Bourgeois Dignity is the second volume in a projected six-volume
work. So there's much more to come. One of these volumes is a
promised fuller explanation of why rhetoric in eighteenth-century
northwestern Europe turned so pro-bourgeois. That would be nice to know.
But note that even if no one, including McCloskey, can supply a
compelling explanation of why pro-bourgeois rhetoric emerged where and
when it did, the thesis of Bourgeois Dignity remains unscathed. The
historically unique change in rhetoric can be the spark of the Great
Fact even if we do not understand what sparked the change itself. Things
happen sometimes for no reason reducible to analytic explanation.
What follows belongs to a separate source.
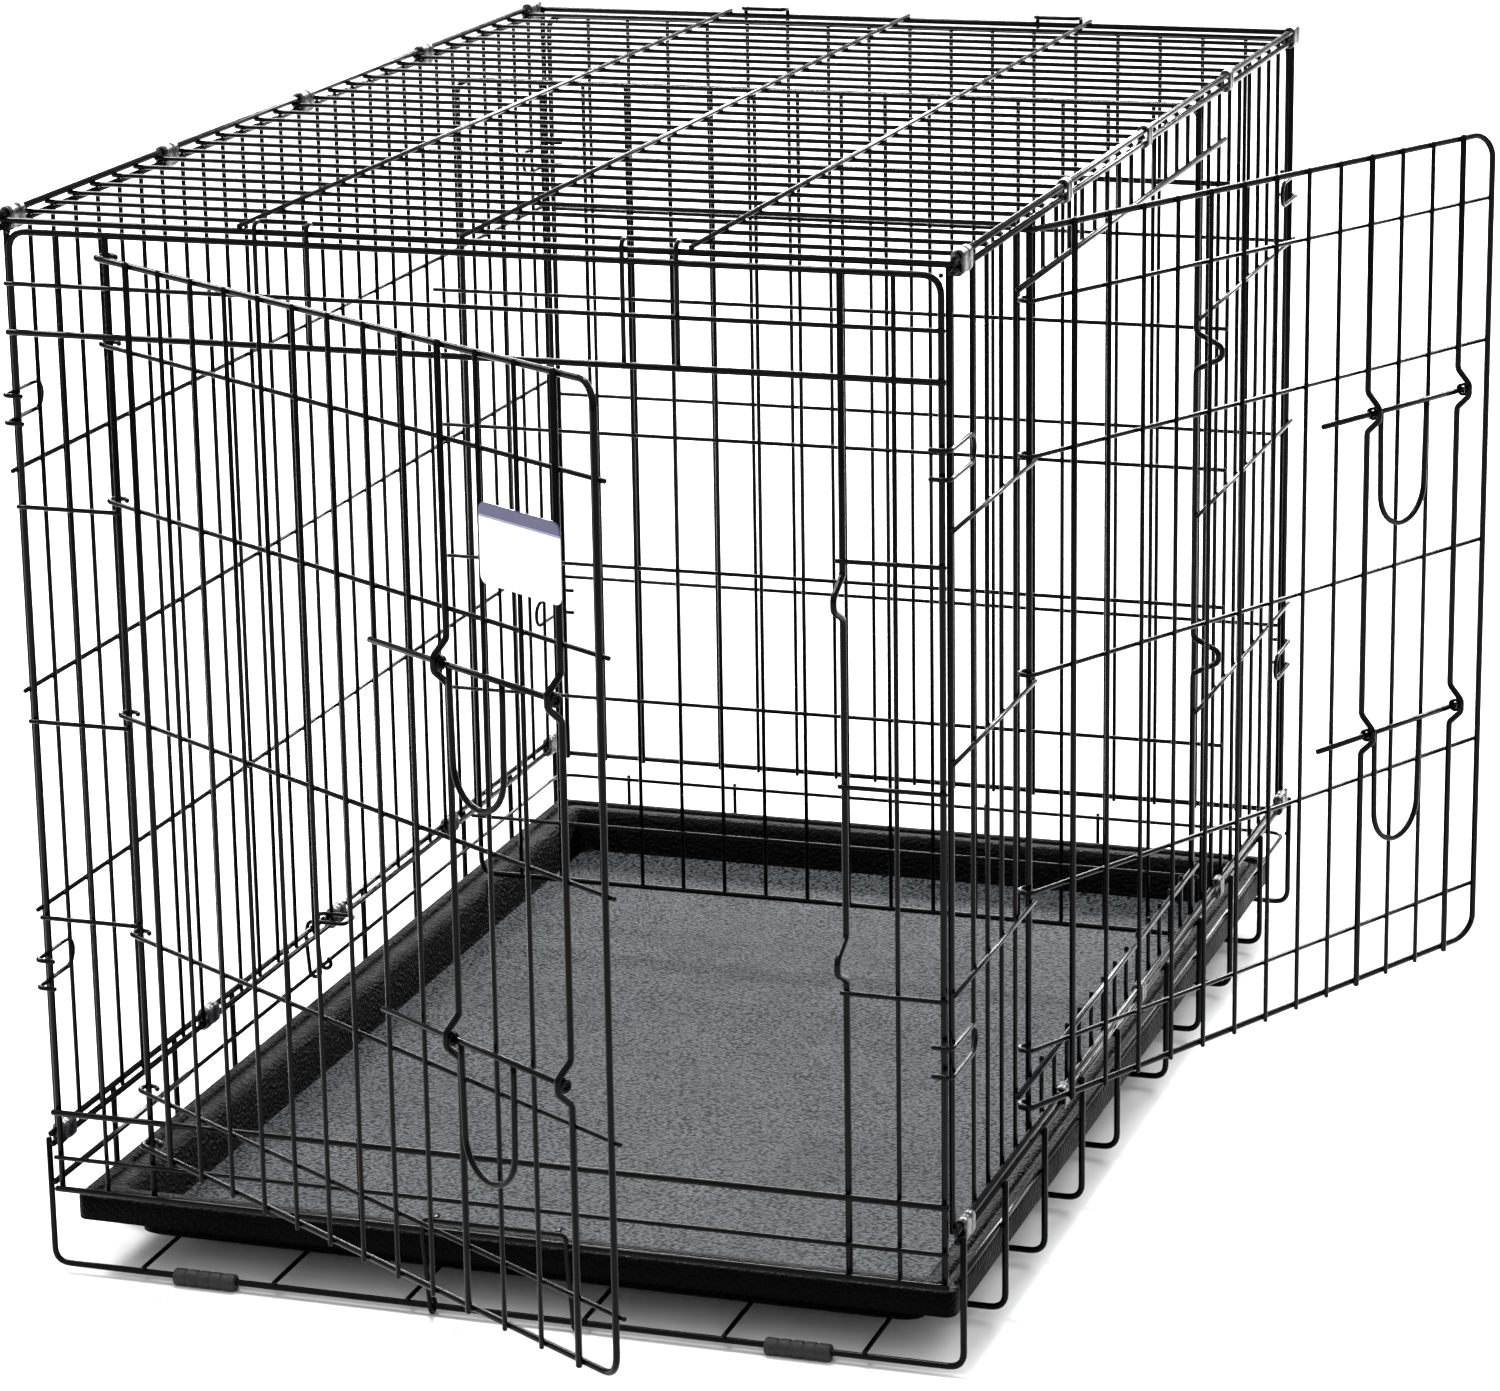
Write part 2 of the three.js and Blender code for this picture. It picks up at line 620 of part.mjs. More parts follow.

Maybe
that rhetoric change "just happened."
I doubt, though, that such was the case. If the cause or causes of
the rhetoric change can be identified, Deirdre McCloskey is just the
scholar for doing so successfully.
I close with a cavil. I dispute the truth of Bourgeois
Dignity's subtitle Why Economics Can't Explain the Modern
World. Economics can explain the modern world. Solid evidence is
McCloskey's own work. Although appointed to faculties of English,
history, and communications in addition to economics, she is above all
an economist. And her contributions as an economist to our understanding
of the modern world rank second to none among scholars from whichever
fields you might name. McCloskey does economics correctly--as a
systematic, open-minded, truth-seeking inquiry unburdened by dogmas
about what does and doesn't count as a "legitimate"
explanation.
The economics that she rightly accuses of falling short in its
efforts to explain the modern world--the economics that ignores human
passions other than for the prudential pursuit of observable material
gain and that bullyingly rejects as sissified any methods of inquiry
other than those expressed in formal mathematics--is, although dominant,
not the only species of economics. Economics properly done can indeed
help to explain the modern world. Bourgeois Dignity is exhibit A.